After all, as Marit notices, other Norwegians are surreptitiously showing their solidarity to Norwary, to King Haakan VII, forced to flee during the invasion, and to the Resistance by wearing a paper clip or drawing the H7 enclosed in a V for victory*.  What's wrong with Bestefar, that he doesn't do anything?  Even when the Germans arrest Aunt Ingeborg in the middle of class one day for defying one of their order, he remains submissive.  And why don't her parents write more frequently, after all she hasn't seen them in two years, now?  What are they doing?  Marit is full of anger, but also frustrated that she can't do anything to help Norway.

That is until the day she races out of the house after angry words with Bestefar and stumbles on a young man who has been shot by the Germans and who turns out to be a Resistance worker.  Though he is seriously injured, Marit, now12, manages to get him to the loft in Bestefar's barn to hide, but she is finally forced to ask Hanna's mother, a nurse, to come look at him.  Near death, Henrik asks Marit to complete his mission for him: delivering a compasss to a house in another village and to tell them she needs a bucketful of Klipfish.  It is a dangerous journey, not just because Marit would be drawn into Resistance activities, but the weather is against her as well as her own strength needed row a boat through treacherous waters.  And worse, she would have to take Lars with her and put him in danger, too.

Now, given this opportunity to do something against the Nazis,  does Marit have the courage to act on her convictions.  Can she do what she believes Bestefar can't do?

There are two common threads running through all the WWII books I have read for children, teens and adults.  The first thread is that each story, real or imagined, is unique.  This may be due to the fact that so many are based on real events and in real life, everyone experiences the same event differently.  The second tread is that no matter how different the story, a some point the protagonist will be asked to do something they didn't think they were capable of.  And yet, so often, they do what they must, even when they are afraid, and at great risk.  Sometimes they live to tell the tale and sometimes they die, but either way they act, they do something to sabotage the Nazis - even something as seemingly small as delivering a coded message concealed in a compass.

The Klipfish Code is told from Marit's point of view, so we are privy only to her thoughts, observations and conclusions.  And the reader can watch her process as she begins to feel she needs to do something to thwart the Nazis in some way, and to demonstrate her loyalty to Norway.  It isn't enough to just hate Nazis, that would make Marit too much like them.  So, what we really see is how fear, determination, conviction and courage coalesce in Marit, and result to action.  And that is what makes this such a great middle-grade novel.

This book is recommended for readers age 9+
This book was purchased for my personal library

Because The Klipfish Code offers such wonderful teachable aspects of WWII, there is a Teaching Guide available here.

* Here is the symbol of loyalty to King Haakan used all over Norway during the Nazi occupation.  It consists of the king's monogram with Churchill's V for victory added.  This particular image come from the Teaching Guide.


  1. I’ve said this before but I just have to say it again – you find THE most interesting books.

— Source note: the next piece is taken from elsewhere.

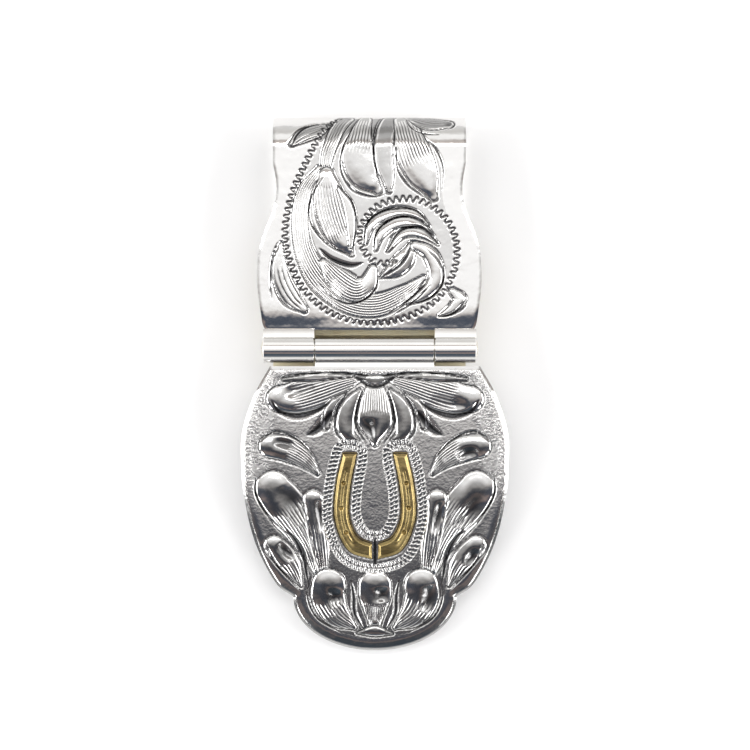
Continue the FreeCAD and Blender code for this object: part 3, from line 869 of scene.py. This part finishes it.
def curve_at(points, share):
    """Points a share of the way along a smooth curve."""
    path, along = smooth_path(points)
    return np.column_stack([np.interp(share * along[-1], along, path[:, axis]) for axis in (0, 1)])


for side, node in ((-1, "horseshoe_left"), (1, "horseshoe_right")):
    bm, shoe_across, shoe_along = sheet_grid(26, 150)
    outer = curve_at(SHOE_OUTER, shoe_along)
    inner = curve_at(SHOE_INNER, shoe_along)
    centre = (outer + inner) / 2
    spread = outer - inner
    half_strip = np.linalg.norm(spread, axis=1) / 2
    plan = centre + spread / 2 * shoe_across[:, None]
    from_side = half_strip * (1 - np.abs(shoe_across))
    from_end = np.minimum(shoe_along, 1 - shoe_along) * smooth_path(SHOE_OUTER)[1][-1]
    bevel = np.clip(1 - np.minimum(from_side, from_end) / SHOE_BEVEL, 0, 1)
    height = SHOE_HEIGHT - BEVEL_DROP * bevel
    fuller = np.exp(-(shoe_across / FULLER_WIDTH) ** 2)
    fuller *= rising(shoe_along, FULLER_ENDS[0], FULLER_FADE)
    height -= FULLER_DEPTH * fuller * np.clip((FULLER_ENDS[1] - shoe_along) / FULLER_FADE, 0, 1)
    middle_line = [((a + c) / 2, (b + d) / 2) for (a, b), (c, d) in zip(SHOE_OUTER, SHOE_INNER)]
    for nail in curve_at(middle_line, np.array(NAIL_PLACES)):
        from_nail = np.linalg.norm(plan - nail, axis=1)
        height -= NAIL_DEPTH * np.clip(1.6 - from_nail / NAIL_R, 0, 1)
    x, along = side * plan[:, 0], SHOE_Y + plan[:, 1]
    place_points(bm, on_flap(x, along, height))
    close_sheet(bm, shoe_across, on_flap(x, along, -SHOE_SINK))
    make_piece(node + "_filed", bm, "flap", brass_yellow, [node], crease_deg=40)

# ---------------------------------------------------------------------------------------------
# Back plate. The plain lower half of the strip: it leaves the roll at the crown, lies flat, and
# lifts at its rounded end to meet the flap. Its edges are eased so that notes slide on.

BACK_HALF_WIDTH = 8.2
BACK_END_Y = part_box("back_plate")[0].y / MM
BACK_END_LENGTH = 7.5
BACK_LIFT_Y = -16.0
BACK_LIFT_R = 106.0
BACK_COLUMNS = 28
BACK_ROWS = 220
BACK_ROW_SHARES = (0.25, 0.45, 0.3)   # of the rounded end, the tapered length and the roll
EASED_WIDTH = 0.00016
EASED_FROM_DEG = 40
bend_y = CROWN_Y - BEND_R

bm, back_across, back_along = sheet_grid(BACK_COLUMNS, BACK_ROWS)
taper_length = bend_y - (BACK_END_Y + BACK_END_LENGTH)
round_end, taper_end, _ = np.cumsum(BACK_ROW_SHARES)
rounded = rising(back_along, 0, round_end)
straight = rising(back_along, round_end, taper_end - round_end)
rolled = rising(back_along, taper_end, 1 - taper_end) * math.pi / 2
end_turn = np.radians(BLUNT_TIP_DEG) * (1 - rounded)
half_width = (BACK_HALF_WIDTH + (ROLL_HALF_WIDTH - BACK_HALF_WIDTH) * straight) * np.cos(end_turn)
y = BACK_END_Y + BACK_END_LENGTH * (1 - np.sin(end_turn)) + taper_length * straight
lift = BACK_LIFT_R - np.sqrt(BACK_LIFT_R ** 2 - np.clip(BACK_LIFT_Y - y, 0, None) ** 2)


def on_back(depth):
    """Points at a depth below the outer face of the back plate and its half of the roll."""
    radius = BEND_R - depth
    roll_y = y + radius * np.sin(rolled)
    roll_z = BEND_R - radius * np.cos(rolled) + lift
    return np.column_stack([UPPER_X + back_across * half_width, roll_y, roll_z]) * MM


place_points(bm, on_back(0))
close_sheet(bm, back_across, on_back(STRIP_T))
back_plate = make_piece("back_plate_eased", bm, "back", silver_polished,
                        ["back_plate"], crease_deg=EASED_FROM_DEG)
eased = back_plate.modifiers.new("eased_edges", "BEVEL")
eased.width = EASED_WIDTH
eased.segments = 3
eased.limit_method = "ANGLE"
eased.angle_limit = math.radians(EASED_FROM_DEG)

# ---------------------------------------------------------------------------------------------
# Studio. A white table in a room that is bright overhead and dark on the bottom side, with a strip
# light over the roll and two soft boxes at each side.

TABLE_HALF = 0.9
bm = bmesh.new()
bmesh.ops.create_grid(bm, x_segments=1, y_segments=1, size=TABLE_HALF)
table_mesh = bpy.data.meshes.new("table")
bm.to_mesh(table_mesh)
bm.free()
table = bpy.data.objects.new("table", table_mesh)
bpy.context.scene.collection.objects.link(table)
paper = bpy.data.materials.new("white_paper")
paper.use_nodes = True
paper_shader = paper.node_tree.nodes["Principled BSDF"]
paper_shader.inputs["Base Color"].default_value = (0.93, 0.93, 0.93, 1)
paper_shader.inputs["Roughness"].default_value = 0.7
table_mesh.materials.append(paper)


def soft_light(name, place, width, height, watts):
    """A rectangular white soft box, aimed at the clip."""
    data = bpy.data.lights.new(name, "AREA")
    data.shape = "RECTANGLE"
    data.size = width
    data.size_y = height
    data.energy = watts
    lamp = bpy.data.objects.new(name, data)
    lamp.location = place
    lamp.rotation_euler = (-Vector(place)).to_track_quat("-Z", "Y").to_euler()
    bpy.context.scene.collection.objects.link(lamp)


soft_light("top_strip", (0, 0.21, 0.78), width=1.0, height=0.09, watts=1.5)
for side in (-1, 1):
    soft_light("side_lamp", (side * 0.78, -0.05, 0.40), width=0.55, height=0.55, watts=4.4)
    soft_light("corner_lamp", (side * 0.5, -0.55, 0.5), width=0.22, height=0.22, watts=1.5)

# The room's tones, by the angle from straight overhead towards the top side in degrees. They bend
# towards the top side at the left and right, where the room is darker too.
SIDE_LEAN = -0.15
room = bpy.data.worlds.new("studio")
room.use_nodes = True
heading = surface_node(room, "ShaderNodeTexCoord", {}, "Generated")
to_x, to_y, to_z = (surface_node(room, "ShaderNodeSeparateXYZ", {"Vector": heading}, axis)
                    for axis in "XYZ")
aside = surface_node(room, "ShaderNodeMath", {0: to_x}, 0, operation="ABSOLUTE")
leaning = surface_node(room, "ShaderNodeMath", {0: aside, 1: SIDE_LEAN, 2: to_y}, 0,
                       operation="MULTIPLY_ADD")
angle = surface_node(room, "ShaderNodeMath", {0: leaning, 1: to_z}, 0, operation="ARCTAN2")
ramp = room.node_tree.nodes.new("ShaderNodeValToRGB")
feed(room, ramp, {"Fac": graded(room, angle, 0, 1, start=-math.pi / 2, end=math.pi / 2)})
strength = graded(room, aside, 1.2, 0.65, start=0.22, end=0.62, interpolation_type="SMOOTHSTEP")
feed(room, room.node_tree.nodes["Background"], {"Color": ramp.outputs["Color"], "Strength": strength})
ramp.color_ramp.interpolation = "EASE"
tones = ((-89, (0.75, 0.75, 0.75, 1)), (-74, (0.70, 0.70, 0.70, 1)), (-65, (0.09, 0.11, 0.14, 1)),
         (-42, (0.05, 0.07, 0.09, 1)), (-34, (0.32, 0.25, 0.23, 1)), (-27, (0.06, 0.07, 0.095, 1)),
         (-18, (0.06, 0.075, 0.105, 1)), (-12, (0.50, 0.47, 0.46, 1)), (-5, (0.85, 0.84, 0.83, 1)),
         (0, (1.0, 1.0, 1.01, 1)), (10, (1.0, 1.0, 1.0, 1)), (21, (0.50, 0.45, 0.42, 1)),
         (27, (0.45, 0.41, 0.39, 1)), (36, (0.95, 0.95, 0.95, 1)), (50, (1.0, 1.0, 1.0, 1)),
         (62, (0.62, 0.61, 0.60, 1)), (89, (0.7, 0.7, 0.7, 1)))
for degrees, colour in tones:
    stop = ramp.color_ramp.elements.new((degrees + 90) / 180)
    stop.color = colour
ramp.color_ramp.elements[0].color = tones[0][1]
ramp.color_ramp.elements[-1].color = tones[-1][1]
bpy.context.scene.world = room
bpy.context.scene.view_settings.view_transform = "Standard"

# Camera straight above the clip, high enough to leave white all round it
LENS = 200.0
SENSOR = 36.0
VIEW_WIDTH = 0.0812        # in metres, at the height of the clip's upper faces
VIEW_Z = 0.004
VIEW_Y = 0.001
camera_data = bpy.data.cameras.new("camera")
camera_data.lens = LENS
camera_data.sensor_width = SENSOR
camera_data.clip_start = 0.01
camera = bpy.data.objects.new("camera", camera_data)
camera.location = (0, VIEW_Y, VIEW_Z + VIEW_WIDTH * LENS / SENSOR)
bpy.context.scene.collection.objects.link(camera)
bpy.context.scene.camera = camera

The problem is finding the time to read them all, most of my TBR books are those recommended by you.

  2. Thanks, Barbara, I know what you mean about finding time though. Sometimes, between work and life, I wonder if I am going to have a post sometimes (I do try to keep some in reserve). I thought this book would be an interesting follow up to Princess Elizabeth's Spy since they both feature codes, so important in a war.

  3. It's in 3rd person not by Marit

    1. Actually, I said it was written from Marit's point of view, which is different from the 1st person. The reader experiences things as Marit does and from her perspective.